Ultimately, it was really kind of hilarious. I mean, sure, the paths were quite treacherous in a couple of spots but I survived. I think I felt worst for the other solo rider. He didn’t seem an especially experienced cyclist and rather than steering around puddles, he’d attempt to power right through them – and they often turned out to be quite a bit deeper than they appeared. I think he was knee-deep in mud more than once. At one point during the ride, I think he was trying to shake some of the mud out of his gears by braking the bike hard – but he did so using only the front brake and managed to send himself ass-over-handlebars onto the paved road we were on. Happily (and somewhat shockingly) he sustained no injuries.
We stopped at small silk weaving outfit, which was quite fascinating to watch – especially for the very intricately patterned fabric that one weaver was working on for a bride. There was also a super friendly doggo there, so that was an extra bonus!

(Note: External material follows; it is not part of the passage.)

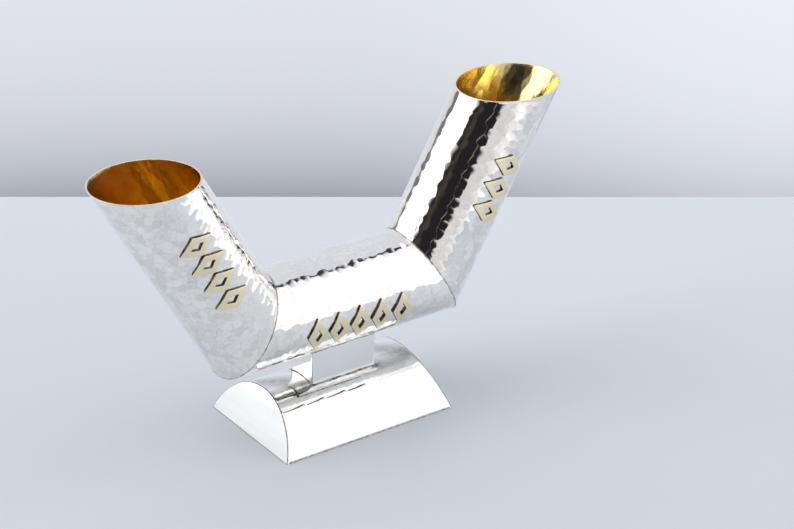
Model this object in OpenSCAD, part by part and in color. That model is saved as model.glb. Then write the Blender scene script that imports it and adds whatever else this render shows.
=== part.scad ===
// Double-mouthed vessel for washing the hands.
// Three equal tubes are mitred into one wide channel with two slanting arms. A flat-sided
// neck joins the middle tube to a half-round foot, and every joint is soldered.
// X runs from mouth to mouth, -Y is the decorated front, and Z is up. The origin is in
// the middle of the underside.

/* [Tubes] */
// Outer diameter of all three tubes
tube_d = 48; // [44:1:52]
// Thickness of the silver sheet the tubes are made from
tube_wall = 0.6; // [0.5:0.1:1.2]
// Thickness of the gold skin inside the tubes and over their rims
gilding = 0.1; // [0.1:0.05:0.3]
// Slope of both arms above the horizontal, in degrees
arm_slope = 60; // [50:1:65]
// Distance between the two elbows, along the axis of the middle tube
elbow_span = 106.8; // [100:0.2:130]
// Height of the middle tube's axis above the table
axis_h = 63.5; // [60:0.5:75]
// Height of the two level mouths above the table
mouth_h = 153.2; // [150:0.2:170]

/* [Neck] */
// Width of the neck, from side to side
neck_w = 37.4; // [24:0.2:50]
// Depth of the neck, from front to back
neck_d = 19.5; // [12:0.5:28]
// Thickness of the neck's sheet
neck_wall = 1; // [0.8:0.1:2]

/* [Foot] */
// Length of the foot at the table
foot_l = 99.7; // [80:0.1:130]
// Depth of the foot, from front to back
foot_w = 68; // [56:1:80]
// Height of the foot's crown
foot_h = 24.4; // [18:0.2:28]
// How far both end plates lean in from the vertical, in degrees
foot_lean = 19.5; // [0:0.5:25]
// Thickness of the foot's sheet
foot_wall = 1; // [0.8:0.1:2]
// Diameter of the vent holes that let the soldering heat out of the hollow foot
vent_d = 2; // [1:0.5:4]

/* [Solder] */
// Width of the solder band over each elbow
seam_w = 1.2; // [0.8:0.1:2]
// How far the solder band stands above the tubes
seam_t = 0.15; // [0.1:0.05:0.3]
// Size of the solder bead along both edges of the neck
bead = 0.6; // [0.4:0.1:1.2]

/* [Ornament] */
// Width of one brass lozenge, along the tube
lozenge_w = 11.7; // [8:0.1:12]
// Height of one brass lozenge, round the tube
lozenge_h = 19; // [12:0.5:22]
// Width of the bar around the lozenge's opening
lozenge_bar = 3; // [2:0.1:3.4]
// Thickness of the brass sheet
lozenge_t = 1; // [0.8:0.1:1.6]
// Distance from one lozenge to the next
lozenge_pitch = 12.5; // [12.1:0.1:14]
// Turn of the middle row up from the front, in degrees
middle_turn = -10; // [-30:1:20]
// Turn of the left arm's row up from the front, in degrees
left_turn = -5; // [-30:1:20]
// Turn of the right arm's row up from the front, in degrees
right_turn = -4; // [-30:1:20]
// Distance from the left elbow to the start of its row
left_start = 30; // [26:1:36]
// Distance from the right elbow to the start of its row
right_start = 36; // [26:1:44]

/* [Hidden] */

LEFT = -1;
RIGHT = 1;
// Longer than any part of the vessel, for cutting tools
REACH = 400;

tube_r = tube_d / 2;
bore_r = tube_r - tube_wall;
gilt_r = bore_r - gilding;
elbow_x = elbow_span / 2;
mitre = arm_slope / 2;
left_count = 4;
middle_count = 5;
right_count = 3;
middle_start = -middle_count * lozenge_pitch / 2;
// The foot's curve is an arc through both long edges and the crown
foot_r = (pow(foot_w / 2, 2) + pow(foot_h, 2)) / (2 * foot_h);
foot_axis_z = foot_h - foot_r;
vent_x = foot_l / 4;
$fn = 128;

// A round bar along X, as long as every cut needs
module bar(r) {
    rotate([0, 90, 0])
        cylinder(r = r, h = REACH, center = true);
}

// The frame of one arm: its axis is local +X, and local +Z is its upper side
module arm_frame(side) {
    translate([side * elbow_x, 0, axis_h])
        mirror([side == LEFT ? 1 : 0, 0, 0])
            rotate([0, -arm_slope, 0])
                children();
}

// Everything on the mouth side of one elbow's mitre plane, moved out by shift
module beyond_mitre(side, shift = 0) {
    translate([side * elbow_x, 0, axis_h])
        mirror([side == LEFT ? 1 : 0, 0, 0])
            rotate([0, -mitre, 0])
                translate([shift, -REACH / 2, -REACH / 2])
                    cube(REACH);
}

// Everything above one level
module above(z) {
    translate([-REACH / 2, -REACH / 2, z])
        cube(REACH);
}

// A round bar of radius r along one arm, from the mitre up to the level top
module arm_bar(side, r, top) {
    difference() {
        intersection() {
            arm_frame(side) bar(r);
            beyond_mitre(side);
        }
        above(top);
    }
}

// A round bar of radius r along the middle tube, between both mitres
module middle_bar(r) {
    difference() {
        translate([0, 0, axis_h]) bar(r);
        beyond_mitre(LEFT);
        beyond_mitre(RIGHT);
    }
}

// Silver tube of one arm, open at its mitre and at its level mouth
module arm(side) {
    color([0.86, 0.87, 0.88])
        difference() {
            arm_bar(side, tube_r, mouth_h - gilding);
            arm_frame(side) bar(bore_r);
        }
}

// Silver tube between the elbows
module middle_tube() {
    color([0.86, 0.87, 0.88])
        difference() {
            middle_bar(tube_r);
            translate([0, 0, axis_h]) bar(bore_r);
        }
}

// Gold skin inside one arm, carried over the thin edge of its mouth
module arm_gilding(side) {
    color([0.83, 0.6, 0.2])
        difference() {
            union() {
                arm_bar(side, bore_r, mouth_h);
                difference() {
                    arm_bar(side, tube_r, mouth_h);
                    mirror([0, 0, 1]) above(gilding - mouth_h);
                }
            }
            arm_frame(side) bar(gilt_r);
        }
}

// Gold skin inside the middle tube
module middle_gilding() {
    color([0.83, 0.6, 0.2])
        difference() {
            middle_bar(bore_r);
            translate([0, 0, axis_h]) bar(gilt_r);
        }
}

// Thin band of solder that covers the mitre on the outside: one half lies on the arm and
// the other on the middle tube
module elbow_solder(side) {
    color([0.78, 0.77, 0.74]) {
        difference() {
            arm_bar(side, tube_r + seam_t, mouth_h);
            beyond_mitre(side, seam_w / 2);
            arm_frame(side) bar(tube_r);
        }
        difference() {
            intersection() {
                middle_bar(tube_r + seam_t);
                beyond_mitre(side, -seam_w / 2);
            }
            translate([0, 0, axis_h]) bar(tube_r);
        }
    }
}

// Upright block between the foot's crown and the middle tube, saddle-cut at both ends
module neck_block(w, d) {
    difference() {
        translate([-w / 2, -d / 2, 0]) cube([w, d, axis_h]);
        translate([0, 0, axis_h]) bar(tube_r);
        translate([0, 0, foot_axis_z]) bar(foot_r);
    }
}

// Folded sleeve of flat silver sheet
module neck() {
    color([0.88, 0.89, 0.91])
        difference() {
            neck_block(neck_w, neck_d);
            translate([-neck_w / 2 + neck_wall, -neck_d / 2 + neck_wall, 0])
                cube([neck_w - 2 * neck_wall, neck_d - 2 * neck_wall, axis_h]);
        }
}

// Bead around the neck where it meets a round bar at height z
module neck_bead(r, z) {
    color([0.78, 0.77, 0.74])
        intersection() {
            difference() {
                neck_block(neck_w + 2 * bead, neck_d + 2 * bead);
                neck_block(neck_w, neck_d);
            }
            translate([0, 0, z]) bar(r + bead);
        }
}

// The half-round foot as a solid, drawn in by inset on its curve and both ends
module foot_block(inset) {
    difference() {
        intersection() {
            translate([0, 0, foot_axis_z]) bar(foot_r - inset);
            above(0);
        }
        foot_end_cut(LEFT, inset);
        foot_end_cut(RIGHT, inset);
    }
}

// Everything outside one leaning end of the foot
module foot_end_cut(side, inset) {
    translate([side * foot_l / 2, 0, 0])
        mirror([side == LEFT ? 1 : 0, 0, 0])
            rotate([0, -foot_lean, 0])
                translate([-inset, -REACH / 2, -REACH / 2])
                    cube(REACH);
}

// Curved sheet of the foot, with a vent hole into the neck
module foot_shell() {
    color([0.9, 0.9, 0.91])
        difference() {
            foot_block(0);
            translate([0, 0, foot_axis_z]) bar(foot_r - foot_wall);
            foot_end_cut(LEFT, foot_wall);
            foot_end_cut(RIGHT, foot_wall);
            cylinder(d = vent_d, h = axis_h);
        }
}

// Flat plate that closes one leaning end of the foot
module foot_end(side) {
    color([0.9, 0.9, 0.91])
        intersection() {
            foot_block(0);
            foot_end_cut(side, foot_wall);
        }
}

// Flat plate that closes the foot underneath, with a vent hole
module foot_plate() {
    color([0.84, 0.84, 0.85])
        difference() {
            foot_block(foot_wall);
            above(foot_wall);
            translate([vent_x, 0, -foot_wall]) cylinder(d = vent_d, h = 3 * foot_wall);
        }
}

// Outline of a lozenge, drawn in all round by inset
module lozenge_outline(inset) {
    half_w = lozenge_w / 2;
    half_h = lozenge_h / 2;
    shrink = 1 - inset * sqrt(half_w * half_w + half_h * half_h) / (half_w * half_h);
    polygon([[half_w * shrink, 0], [0, half_h * shrink],
             [-half_w * shrink, 0], [0, -half_h * shrink]]);
}

// Open brass lozenge bent to a tube along X, at the distance x along it
module lozenge(x, turn) {
    color([0.83, 0.74, 0.5])
        intersection() {
            difference() {
                bar(tube_r + lozenge_t);
                bar(tube_r);
            }
            rotate([-turn, 0, 0])
                translate([x, 0, 0])
                    rotate([90, 0, 0])
                        linear_extrude(height = tube_d)
                            difference() {
                                lozenge_outline(0);
                                lozenge_outline(lozenge_bar);
                            }
        }
}

// One lozenge of an arm's row, counted from the elbow
module arm_lozenge(side, start, turn, count) {
    arm_frame(side) lozenge(start + (count - 0.5) * lozenge_pitch, turn);
}

// One lozenge of the middle row, counted from the left
module middle_lozenge(count) {
    translate([0, 0, axis_h])
        lozenge(middle_start + (count - 0.5) * lozenge_pitch, middle_turn);
}

arm(LEFT);  // left_arm
middle_tube();
arm(RIGHT);  // right_arm
arm_gilding(LEFT);  // left_gilding
middle_gilding();
arm_gilding(RIGHT);  // right_gilding
elbow_solder(LEFT);  // left_elbow_solder
elbow_solder(RIGHT);  // right_elbow_solder
neck();
neck_bead(tube_r, axis_h);  // neck_top_solder
neck_bead(foot_r, foot_axis_z);  // neck_foot_solder
foot_shell();
foot_end(LEFT);  // foot_left_end
foot_end(RIGHT);  // foot_right_end
foot_plate();
for (i = [1 : left_count])
    arm_lozenge(LEFT, left_start, left_turn, i);
for (i = [1 : middle_count])
    middle_lozenge(i);
for (i = [1 : right_count])
    arm_lozenge(RIGHT, right_start, right_turn, i);
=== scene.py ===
import math

import bmesh
import bpy
import numpy as np
from mathutils import Matrix, Vector


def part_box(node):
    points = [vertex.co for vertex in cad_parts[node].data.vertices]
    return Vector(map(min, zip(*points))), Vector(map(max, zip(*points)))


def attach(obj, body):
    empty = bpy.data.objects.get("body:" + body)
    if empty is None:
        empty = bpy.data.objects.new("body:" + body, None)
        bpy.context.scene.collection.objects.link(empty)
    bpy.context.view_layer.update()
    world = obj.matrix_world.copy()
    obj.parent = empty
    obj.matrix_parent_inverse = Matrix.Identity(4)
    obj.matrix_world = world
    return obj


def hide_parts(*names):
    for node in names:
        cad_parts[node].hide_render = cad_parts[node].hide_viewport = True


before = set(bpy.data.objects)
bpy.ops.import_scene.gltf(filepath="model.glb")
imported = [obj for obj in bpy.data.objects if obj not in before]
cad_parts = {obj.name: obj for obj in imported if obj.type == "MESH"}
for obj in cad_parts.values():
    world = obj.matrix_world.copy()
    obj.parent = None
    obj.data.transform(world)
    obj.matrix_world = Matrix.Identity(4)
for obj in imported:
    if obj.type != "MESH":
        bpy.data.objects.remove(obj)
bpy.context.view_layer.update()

MM = 0.001
TAU = 2 * math.pi
LEFT, RIGHT = -1, 1

# ---------------------------------------------------------------- sizes
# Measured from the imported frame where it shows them, and otherwise as in the part's source
TUBE_LO, TUBE_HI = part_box("middle_tube")
BORE_LO, BORE_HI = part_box("middle_gilding")
ARM_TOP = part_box("right_arm")[1].z
NECK_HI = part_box("neck")[1]
FOOT_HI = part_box("foot_shell")[1]
GILT_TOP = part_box("right_gilding")[1].z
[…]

Once we’d gotten past the worst of the mud, things went more smoothly. The countryside was very pretty and we spent a bit of time exploring a local temple complex while waiting for another boat. We ended with lunch back in the city. Sure, I was filthy and smelly, but it was a pretty great half-day in the saddle.
I’d wisely booked a massage appointment for that afternoon, back at Bodia Spa – and let me just say, they were just as welcoming and gracious as on my previous visit, despite my monstrous and filthy appearance. And I was able to have a nice hot shower before my massage, so by the time I left two hours later, I felt absolutely fantastic!
Headed back to my hotel and had a quiet evening in, while I packed and got ready to leave in the morning. Next stop: Luang Prabang!